JL: I agree that there are certain human universals that will continue. As Nicole said, storytelling and visual design and the visceral act of painting and drawing and that sort of thing flows through all of us. But I think in terms of business and making a living, we only get paid to do things that are hard for other people to do.

Any final words?
NE: I don’t ever want to feel as though we abdicate our sense of responsibility, in particular our ability to sustain the planet. If we don’t use our technology to deal with our responsibility to other people and the environment, none of the access, the money or the resources mean anything.

MO: Beyond the technology, the two primordial fears that drive us all is the fear of not having enough and not being enough. If we don’t have the latest iPhone or whatever, it affects us. In order to get those things, you have to race to get more money. We are not rats, and life is not a race.

JL: I agree with the sentiment that you can’t allow technology to control you.
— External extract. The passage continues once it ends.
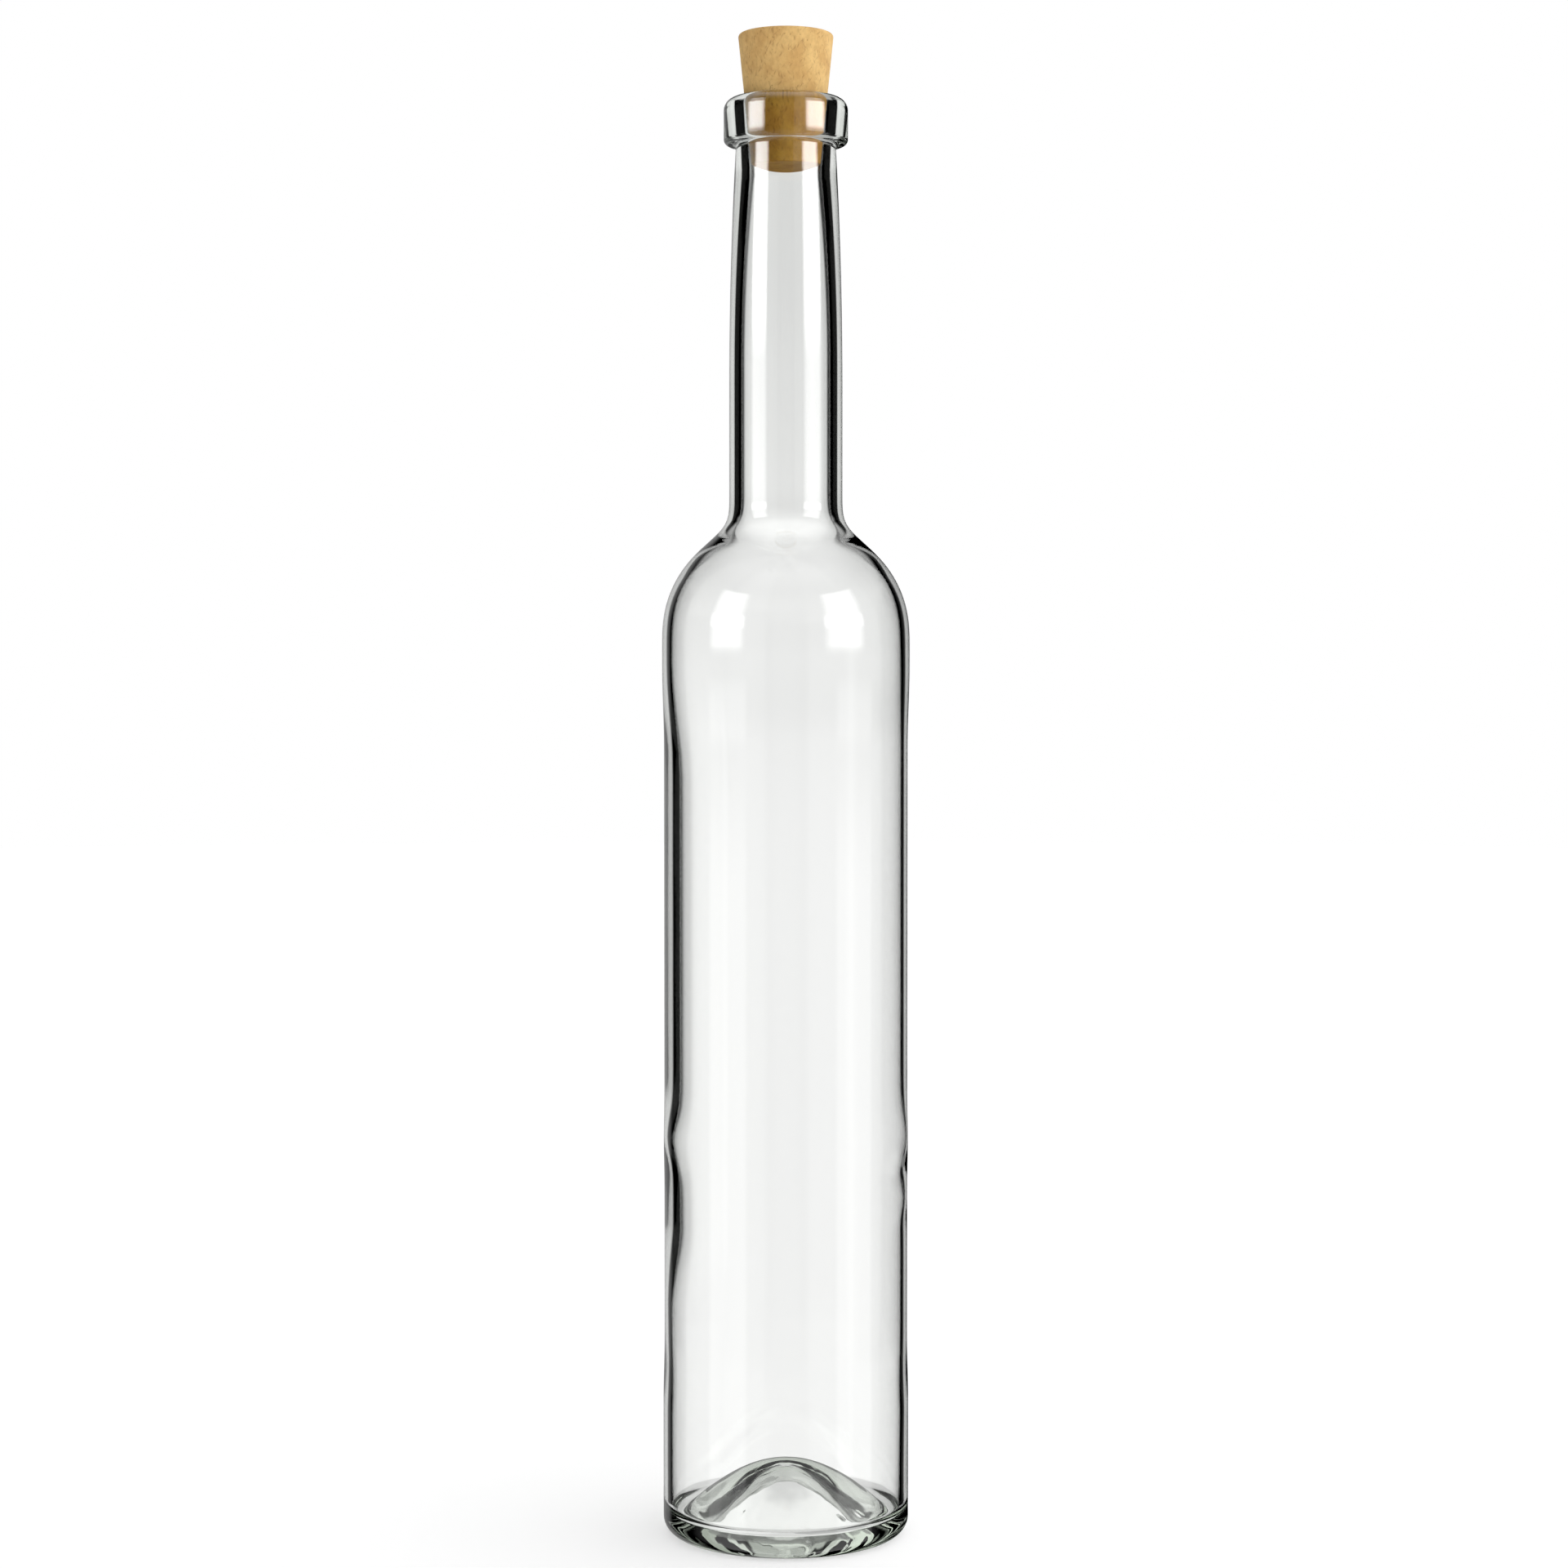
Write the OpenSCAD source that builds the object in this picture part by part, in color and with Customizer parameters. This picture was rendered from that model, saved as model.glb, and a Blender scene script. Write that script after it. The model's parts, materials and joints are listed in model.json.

You have to employ it where it helps you and push it out of your life where it doesn’t help you. For me, it’s been almost universally good in terms of connecting with more people in a more meaningful way. I like that human element and I think you have to bring that into it. We get to know more people in a human way, even though sometimes they’re very far from us. It’s nice to connect with people, whether they’re in Iran, Korea or Australia and discuss in very fast terms through email the things that are on their mind. You get to know people and you get to know the universal human condition in an important way, and that is that people often have the same emotions, thoughts and feelings. It’s been eye-opening for me, and I’ve enjoyed it as I’ve seen technology grow and seen interconnectedness become more intense.